Protecting our sovereignty and strengthening our alliances.

In order to deal with the challenges America faces around the world, we need to re-think how we work with our allies and with international organizations. Our foremost goal is to defend our own security and liberty, and to restore the belief in liberty in our own foreign policy and that of our allies.

To do so we must show strong leadership while demanding more from our allies. Many European countries have been able to create expensive social welfare systems and drop their defense spending to almost nothing because since World War II, the U.S. has been paying most of the cost of their defense. We need to hold them more accountable for their own defense and end their free ride at our expense.

Further, the U.S. has been too willing to turn the other cheek when slapped by the United Nations or other international organizations. The UN has perverted the idea of democracy as Americans understand it. Rather than empowering people and protecting their rights, it empowers and protects governments, even the most brutal and anti-democratic. By attempting to work through the UN, we have unintentionally boosted those who wish us ill.

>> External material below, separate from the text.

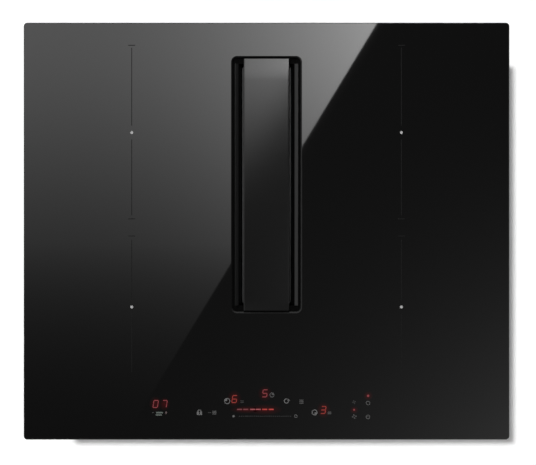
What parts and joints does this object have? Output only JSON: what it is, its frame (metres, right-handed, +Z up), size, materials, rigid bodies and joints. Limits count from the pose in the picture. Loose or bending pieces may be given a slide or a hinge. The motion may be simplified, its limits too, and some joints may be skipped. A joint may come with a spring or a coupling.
{
  "type": "downdraft induction cooktop",
  "caption": "Black glass induction cooktop with a central downdraft intake under a lift-off flap, touch controls, a steel casing and a blower below with a rear duct outlet.",
  "frame": {"origin": "centre of the plane where the seal under the glass rests on the worktop", "axes": "+Z up, +X to the user's right, +Y to the back; the controls are on the -Y side"},
  "size_m": [0.6, 0.515, 0.212],
  "materials": {
    "black_glass": "gloss",
    "seal_foam": "matte",
    "silicone": "matte",
    "frame_black": "satin",
    "flap_black": "satin",
    "filter_steel": "satin",
    "tray_black": "satin",
    "zinc_steel": "satin",
    "copper_winding": "matte",
    "carrier_aluminium": "satin",
    "ferrite": "matte",
    "mica": "matte",
    "circuit_board": "satin",
    "sink_aluminium": "satin",
    "fan_black": "satin",
    "post_white": "satin",
    "display_dark": "gloss",
    "housing_grey": "satin",
    "impeller_grey": "satin",
    "motor_steel": "satin",
    "bracket_zinc": "satin",
    "bolt_steel": "polished"
  },
  "bodies": {
    "chassis": {"air_channel": "housing_grey", "blower_driver": "housing_grey", "board_standoffs": "post_white", "cable_gland": "fan_black", "carrier_pads": "silicone", "carrier_posts": "post_white", "casing_base": "zinc_steel", "casing_front": "zinc_steel", "casing_rear": "zinc_steel", "coil_carrier_left": "carrier_aluminium", "coil_carrier_right": "carrier_aluminium", "coil_front_left": "copper_winding", "coil_front_right": "copper_winding", "coil_rear_left": "copper_winding", "coil_rear_right": "copper_winding", "control_board": "circuit_board", "control_carrier": "post_white", "cooling_fan_left": "fan_black", "cooling_fan_right": "fan_black", "display_modules": "display_dark", "ferrite_bars": "ferrite", "fixing_brackets": "bracket_zinc", "frame_gasket": "silicone", "glass_top": "black_glass", "heat_sinks": "sink_aluminium", "inlet_ring": "housing_grey", "intake_frame": "frame_black", "inverter_boards": "circuit_board", "mains_board": "circuit_board", "mica_sheets": "mica", "motor_bearings": "motor_steel", "motor_bushes": "silicone", "motor_mount": "bracket_zinc", "motor_stator": "motor_steel", "outlet_gasket": "seal_foam", "outlet_spigot": "housing_grey", "plenum_base": "housing_grey", "plenum_ends": "housing_grey", "plenum_sides": "housing_grey", "screws": "bolt_steel", "seal_strip": "seal_foam", "terminal_block": "post_white", "terminal_box": "housing_grey", "touch_pads": "silicone", "volute_bottom": "housing_grey", "volute_top": "housing_grey"},
    "tray": {"drip_tray": "tray_black"},
    "filter": {"filter_frame": "tray_black", "filter_baffles": "filter_steel", "filter_grip": "tray_black"},
    "flap": {"flap": "flap_black", "flap_pads": "silicone"},
    "impeller": {"impeller": "impeller_grey", "motor_rotor": "motor_steel"},
    "cooling_rotor_left": {"cooling_rotor_left": "fan_black"},
    "cooling_rotor_right": {"cooling_rotor_right": "fan_black"},
    "bolt_front_left": {"clamp_bolt_front_left": "bolt_steel"},
    "bolt_front_right": {"clamp_bolt_front_right": "bolt_steel"},
    "bolt_rear_left": {"clamp_bolt_rear_left": "bolt_steel"},
    "bolt_rear_right": {"clamp_bolt_rear_right": "bolt_steel"}
  },
  "joints": [
    {"name": "tray_lift", "type": "slide", "parent": "chassis", "child": "tray", "axis": [0, 0, 1], "range_m": [0, 0.12]},
    {"name": "filter_lift", "type": "slide", "parent": "tray", "child": "filter", "axis": [0, 0, 1], "range_m": [0, 0.12]},
    {"name": "flap_lift", "type": "slide", "parent": "filter", "child": "flap", "axis": [0, 0, 1], "range_m": [0, 0.1]},
    {"name": "impeller_spin", "type": "hinge", "parent": "chassis", "child": "impeller", "pos_m": [0, -0.095, -0.15], "axis": [0, 0, 1], "continuous": true},
    {"name": "cooling_spin_left", "type": "hinge", "parent": "chassis", "child": "cooling_rotor_left", "pos_m": [-0.1665, -0.12, -0.045], "axis": [0, 0, 1], "continuous": true},
    {"name": "cooling_spin_right", "type": "hinge", "parent": "chassis", "child": "cooling_rotor_right", "pos_m": [0.1665, -0.12, -0.045], "axis": [0, 0, 1], "continuous": true},
    {"name": "bolt_front_left_slide", "type": "slide", "parent": "chassis", "child": "bolt_front_left", "axis": [0, 0, 1], "range_m": [-0.01, 0.018]},
    {"name": "bolt_front_right_slide", "type": "slide", "parent": "chassis", "child": "bolt_front_right", "axis": [0, 0, 1], "range_m": [-0.01, 0.018]},
    {"name": "bolt_rear_left_slide", "type": "slide", "parent": "chassis", "child": "bolt_rear_left", "axis": [0, 0, 1], "range_m": [-0.01, 0.018]},
    {"name": "bolt_rear_right_slide", "type": "slide", "parent": "chassis", "child": "bolt_rear_right", "axis": [0, 0, 1], "range_m": [-0.01, 0.018]}
  ]
}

Therefore we need an organization of democracies that include only free nations. Many of our closest allies, such as Britain, Japan, Canada and Australia, would qualify. Other nations who are nearly free politically and economically could be observer nations who participate in conferences but do not vote.

We must not bend to international pressure to become a party to treaties that would damage our interests, or violate our sovereignty. We are, whether we like it or not, the world’s leader, and we need to assert our leadership in the direction of the values that have proven themselves – economic, religious and political freedom, and standing strong to defend these things.